[Source records]
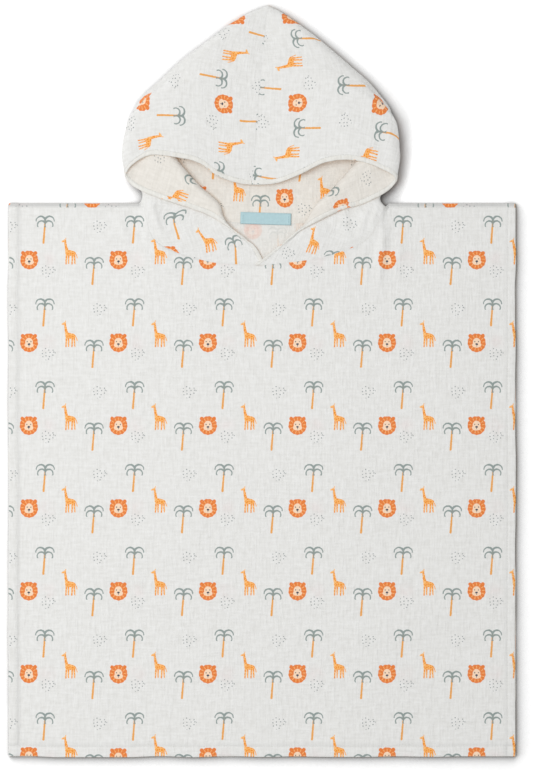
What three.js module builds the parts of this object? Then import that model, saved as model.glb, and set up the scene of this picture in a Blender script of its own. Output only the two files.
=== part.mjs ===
// Hooded bath poncho of cotton double gauze, laid flat on its back with the hood's mouth upwards.
// Millimetres. +X is the viewer's right, +Y points from the hem to the hood's peak, +Z is up.
import * as THREE from 'three';

// Driving sizes
const BODY_WIDTH = 600;          // side hem to side hem
const BODY_LENGTH = 655;         // shoulder line to bottom hem
const WALL = 1.2;                // one panel of the body
const LAYER = 1.0;               // the hood's outer panel, and its lining
const SEAM_GAP = 0.3;            // between two pieces that are sewn together
const NECK_EASE = 0.7;           // from the hood's neck row to the body's cut edge
const SIDE_HEM = 10;
const BOTTOM_HEM = 13;
const HEM_RISE = 0.8;            // what the turned-in cloth adds
const HEM_STEP = 2;              // width of the step down from a hem
const LABEL_WIDTH = 60;
const LABEL_HEIGHT = 14;
const LABEL_WALL = 1;
const LABEL_STEPS = 4;           // of its mesh, along it

const HALF_SHEET = SEAM_GAP / 2 + LAYER; // from the hood's middle surface to its outermost face
const FLOOR_LAYER = HALF_SHEET;          // height of the hood's middle surface where it lies on its back

// The hood, one row for each level from the neck seam (first) to the top seam (last).
// Measured from the middle of the shoulder line. Every row runs
//   front  the free edge round the face
//   dip    a point of the turned-out front, or of the hollow behind the mouth's edge
//   crest  where the front rolls outwards, with the roll's radius, 0 where it doesn't
//   collar a point of the collar, halfway to the bend where it isn't given
//   bend   a point of the collar, or of the hood's top
//   side   the fold at the hood's side, with the turn's radius
//   under  a point of the layer that lies on the table, halfway to the nape where it isn't given
// and ends at the nape, the back seam.
const NAPE = [
  [-15, -24.5], [-15, -9], [-14.5, 7], [-13.5, 24], [-12.5, 42], [-10.5, 66], [-9, 84], [-8, 95], [-7.5, 102],
  [-6, 112], [-4.5, 126], [-3.5, 139], [-0.5, 168], [2, 190], [4, 208], [6, 221], [7, 228],
];
const TOP_SEAM = {
  front: [-12, 22, 8.5], dip: [-7, 72, 11.5], crest: [-1.5, 145, 12], roll: 0, bend: [3, 195, 8],
  side: [7, 233.5], turn: 2.6,
};
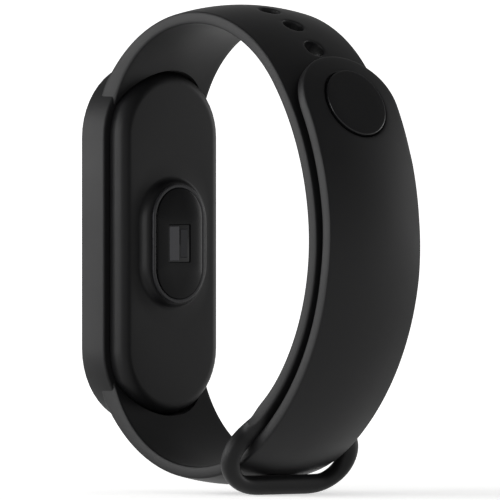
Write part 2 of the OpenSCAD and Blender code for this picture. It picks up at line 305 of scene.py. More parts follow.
SILICONE = silicone_rubber()
HOUSING = textured_polycarbonate()
GLOSS = polished_polycarbonate()
STUD = satin_plastic("satin moulded ABS", "#0A0A0B", 0.24)
FRAME_PLASTIC = satin_plastic("satin painted frame", "#0E0E10", 0.3)
SEAL = satin_plastic("moulded nitrile seal", "#1C1C1E", 0.55, 0.2)
TRIM = satin_plastic("satin trim ring", "#1E1E20", 0.28, 0.5)
print("materials so far:", len(bpy.data.materials))


# %% [markdown]
# ## A mesh from arrays
#
# Pieces made in code arrive as a list of points and faces. This helper merges doubled points,
# points every face outwards, shades the mesh smooth and keeps crisp edges crisp.

# %% Mesh helper
def finish_mesh(mesh, sharp_angle=40.0):
    work = bmesh.new()
    work.from_mesh(mesh)
    bmesh.ops.remove_doubles(work, verts=work.verts, dist=0.002 * MM)
    bmesh.ops.recalc_face_normals(work, faces=work.faces)
    for face in work.faces:
        face.smooth = True
    work.to_mesh(mesh)
    work.free()
    mesh.set_sharp_from_angle(angle=math.radians(sharp_angle))
    return mesh


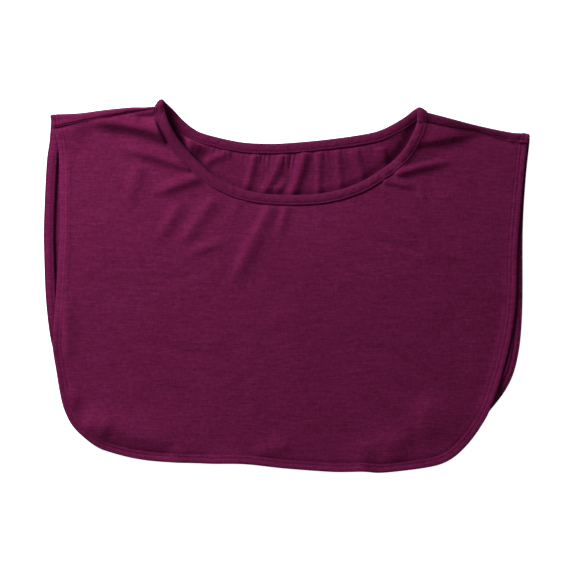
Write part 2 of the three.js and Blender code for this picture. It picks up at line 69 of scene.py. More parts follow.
# Hems
HEM_WIDTH = 9.0
HEM_STITCHES = (5.2, 8.2)  # the twin rows, from the outer edge
FOLD_RADIUS = LAYER / 2
FOLD_TURNS = (36, 72, 108, 144, 180)  # degrees, round the turned edge
FOLD_DISTANCES = (CLOTH / 2, 0.2, 0.0, -0.5, -1.0, -1.6)  # of the fold's rows, below 0 inside
GROOVE_DEPTH = 0.46
GROOVE_WIDTH = 0.6
PUCKER = 0.13  # small puckers across the hem
PUCKER_LENGTH = 9.0
PUCKER_SPAN = (0.4, 3.0, 8.6, 14.0)
WELT = 0.1  # the cloth swells between the twin rows
PADDING = 0.14  # and lies higher over the turned allowance
PADDING_SPAN = (0.5, 2.5, 8.8, 10.2)
HEM_ROWS = (9.0, 8.6, 8.2, 7.8, 7.0, 6.2, 5.6, 5.2, 4.8, 4.0, 2.8, 1.8)
HEM_START = CLOTH / 2 + FOLD_RADIUS  # where the fold starts, from the outer edge
RIM_ROWS = (*HEM_ROWS[1:], HEM_START)

# Shoulders
ROLL_RADIUS = 2.3
CREST = 3.0  # the cloth rises from the shoulder seams to the rolls
CREST_REACH = 10.0
RIGHT_CREST = 1.0  # how much more it rises on the right
RIGHT_CREST_SPAN = (100.0, 122.0, 150.0, 172.0)
ROLL_MID = 5.2
ALLOWANCE_ROWS = (0.3, 1.5, 3.0, 4.5, 6.0)  # of the seam allowance, from the seam to its raw edge
ALLOWANCE_ENDS = (4, 5)  # rows of the panel that it leaves free at the binding and at the hem
SEAM_SINK = 0.8  # the cloth dips into the shoulder seams
SEAM_SINK_REACH = 1.4
SEAM_DIP = (0.6, 1.6)  # how far below the left and the right seam it dips most
RIGHT_DIP_STARTS = (160.0, 200.0)
SEAM_STEP = 0.7  # it lies higher above the seams
SEAM_STEP_REACH = (-1.6, 0.8)
SEAM_FLAT = 0.4  # the left seam lies flatter round here
SEAM_FLAT_AT = -182.0
SEAM_FLAT_REACH = 13.0
PEAK_REACH = 26.0  # the neck stands up round the two shoulder peaks
PEAK_LIFT = 4.4
RIGHT_PEAK = 0.4  # the right peak's share of that lift
COLLAR = 6.5  # the neck edge stands up below the left peak
COLLAR_MIDDLE = 25.0
COLLAR_REACH = (13.0, 21.0)
BACK_PEAK_REACH = 17.0  # the back stands up there too
BACK_PEAK_LIFT = 5.6
BACK_FALL = 2.5  # the back slopes down from the left peak
BACK_FALL_REACH = (10.0, 64.0)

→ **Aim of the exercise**
Using the data above, output each line exactly.

→ **Solution for this problem**
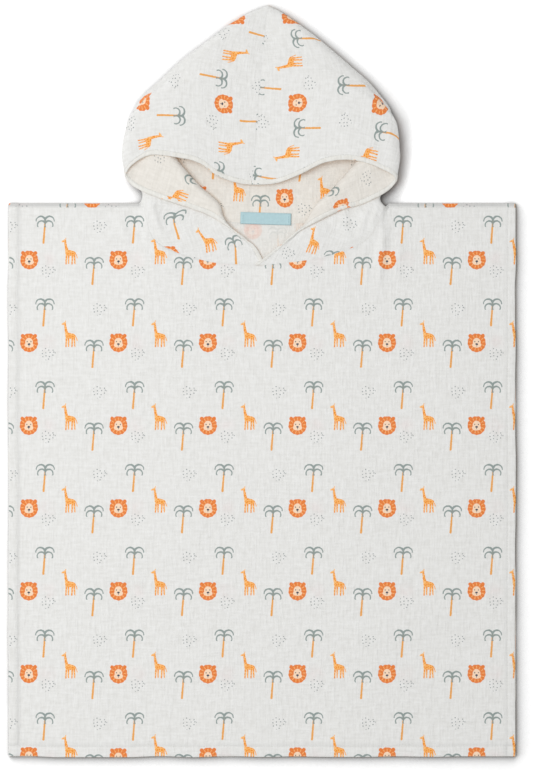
What three.js module builds the parts of this object? Then import that model, saved as model.glb, and set up the scene of this picture in a Blender script of its own. Output only the two files.
=== part.mjs ===
// Hooded bath poncho of cotton double gauze, laid flat on its back with the hood's mouth upwards.
// Millimetres. +X is the viewer's right, +Y points from the hem to the hood's peak, +Z is up.
import * as THREE from 'three';

// Driving sizes
const BODY_WIDTH = 600;          // side hem to side hem
const BODY_LENGTH = 655;         // shoulder line to bottom hem
const WALL = 1.2;                // one panel of the body
const LAYER = 1.0;               // the hood's outer panel, and its lining
const SEAM_GAP = 0.3;            // between two pieces that are sewn together
const NECK_EASE = 0.7;           // from the hood's neck row to the body's cut edge
const SIDE_HEM = 10;
const BOTTOM_HEM = 13;
const HEM_RISE = 0.8;            // what the turned-in cloth adds
const HEM_STEP = 2;              // width of the step down from a hem
const LABEL_WIDTH = 60;
const LABEL_HEIGHT = 14;
const LABEL_WALL = 1;
const LABEL_STEPS = 4;           // of its mesh, along it

const HALF_SHEET = SEAM_GAP / 2 + LAYER; // from the hood's middle surface to its outermost face
const FLOOR_LAYER = HALF_SHEET;          // height of the hood's middle surface where it lies on its back

// The hood, one row for each level from the neck seam (first) to the top seam (last).
// Measured from the middle of the shoulder line. Every row runs
//   front  the free edge round the face
//   dip    a point of the turned-out front, or of the hollow behind the mouth's edge
//   crest  where the front rolls outwards, with the roll's radius, 0 where it doesn't
//   collar a point of the collar, halfway to the bend where it isn't given
//   bend   a point of the collar, or of the hood's top
//   side   the fold at the hood's side, with the turn's radius
//   under  a point of the layer that lies on the table, halfway to the nape where it isn't given
// and ends at the nape, the back seam.
const NAPE = [
  [-15, -24.5], [-15, -9], [-14.5, 7], [-13.5, 24], [-12.5, 42], [-10.5, 66], [-9, 84], [-8, 95], [-7.5, 102],
  [-6, 112], [-4.5, 126], [-3.5, 139], [-0.5, 168], [2, 190], [4, 208], [6, 221], [7, 228],
];
const TOP_SEAM = {
  front: [-12, 22, 8.5], dip: [-7, 72, 11.5], crest: [-1.5, 145, 12], roll: 0, bend: [3, 195, 8],
  side: [7, 233.5], turn: 2.6,
};
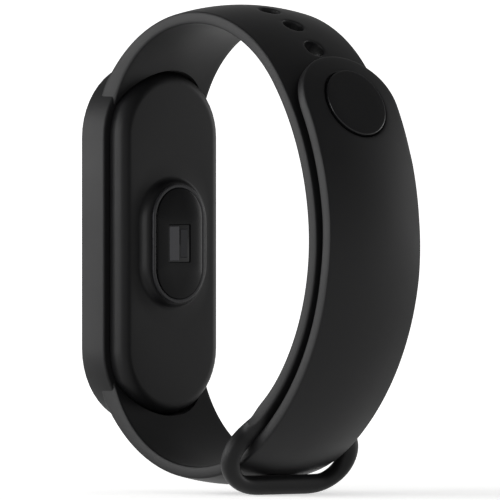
Write part 2 of the OpenSCAD and Blender code for this picture. It picks up at line 305 of scene.py. More parts follow.
SILICONE = silicone_rubber()
HOUSING = textured_polycarbonate()
GLOSS = polished_polycarbonate()
STUD = satin_plastic("satin moulded ABS", "#0A0A0B", 0.24)
FRAME_PLASTIC = satin_plastic("satin painted frame", "#0E0E10", 0.3)
SEAL = satin_plastic("moulded nitrile seal", "#1C1C1E", 0.55, 0.2)
TRIM = satin_plastic("satin trim ring", "#1E1E20", 0.28, 0.5)
print("materials so far:", len(bpy.data.materials))


# %% [markdown]
# ## A mesh from arrays
#
# Pieces made in code arrive as a list of points and faces. This helper merges doubled points,
# points every face outwards, shades the mesh smooth and keeps crisp edges crisp.

# %% Mesh helper
def finish_mesh(mesh, sharp_angle=40.0):
    work = bmesh.new()
    work.from_mesh(mesh)
    bmesh.ops.remove_doubles(work, verts=work.verts, dist=0.002 * MM)
    bmesh.ops.recalc_face_normals(work, faces=work.faces)
    for face in work.faces:
        face.smooth = True
    work.to_mesh(mesh)
    work.free()
    mesh.set_sharp_from_angle(angle=math.radians(sharp_angle))
    return mesh


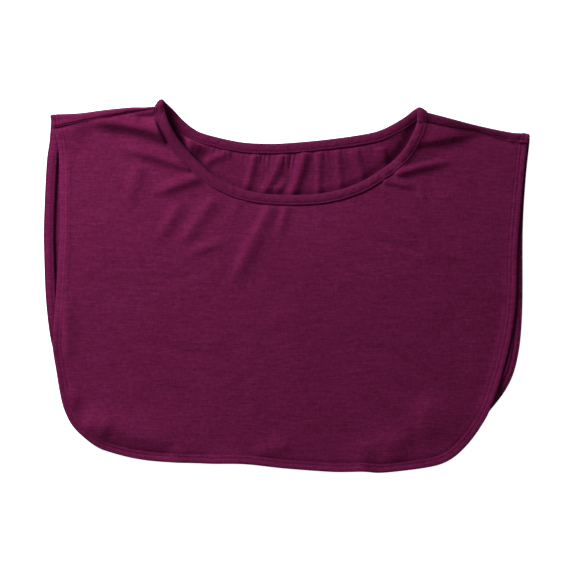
Write part 2 of the three.js and Blender code for this picture. It picks up at line 69 of scene.py. More parts follow.
# Hems
HEM_WIDTH = 9.0
HEM_STITCHES = (5.2, 8.2)  # the twin rows, from the outer edge
FOLD_RADIUS = LAYER / 2
FOLD_TURNS = (36, 72, 108, 144, 180)  # degrees, round the turned edge
FOLD_DISTANCES = (CLOTH / 2, 0.2, 0.0, -0.5, -1.0, -1.6)  # of the fold's rows, below 0 inside
GROOVE_DEPTH = 0.46
GROOVE_WIDTH = 0.6
PUCKER = 0.13  # small puckers across the hem
PUCKER_LENGTH = 9.0
PUCKER_SPAN = (0.4, 3.0, 8.6, 14.0)
WELT = 0.1  # the cloth swells between the twin rows
PADDING = 0.14  # and lies higher over the turned allowance
PADDING_SPAN = (0.5, 2.5, 8.8, 10.2)
HEM_ROWS = (9.0, 8.6, 8.2, 7.8, 7.0, 6.2, 5.6, 5.2, 4.8, 4.0, 2.8, 1.8)
HEM_START = CLOTH / 2 + FOLD_RADIUS  # where the fold starts, from the outer edge
RIM_ROWS = (*HEM_ROWS[1:], HEM_START)

# Shoulders
ROLL_RADIUS = 2.3
CREST = 3.0  # the cloth rises from the shoulder seams to the rolls
CREST_REACH = 10.0
RIGHT_CREST = 1.0  # how much more it rises on the right
RIGHT_CREST_SPAN = (100.0, 122.0, 150.0, 172.0)
ROLL_MID = 5.2
ALLOWANCE_ROWS = (0.3, 1.5, 3.0, 4.5, 6.0)  # of the seam allowance, from the seam to its raw edge
ALLOWANCE_ENDS = (4, 5)  # rows of the panel that it leaves free at the binding and at the hem
SEAM_SINK = 0.8  # the cloth dips into the shoulder seams
SEAM_SINK_REACH = 1.4
SEAM_DIP = (0.6, 1.6)  # how far below the left and the right seam it dips most
RIGHT_DIP_STARTS = (160.0, 200.0)
SEAM_STEP = 0.7  # it lies higher above the seams
SEAM_STEP_REACH = (-1.6, 0.8)
SEAM_FLAT = 0.4  # the left seam lies flatter round here
SEAM_FLAT_AT = -182.0
SEAM_FLAT_REACH = 13.0
PEAK_REACH = 26.0  # the neck stands up round the two shoulder peaks
PEAK_LIFT = 4.4
RIGHT_PEAK = 0.4  # the right peak's share of that lift
COLLAR = 6.5  # the neck edge stands up below the left peak
COLLAR_MIDDLE = 25.0
COLLAR_REACH = (13.0, 21.0)
BACK_PEAK_REACH = 17.0  # the back stands up there too
BACK_PEAK_LIFT = 5.6
BACK_FALL = 2.5  # the back slopes down from the left peak
BACK_FALL_REACH = (10.0, 64.0)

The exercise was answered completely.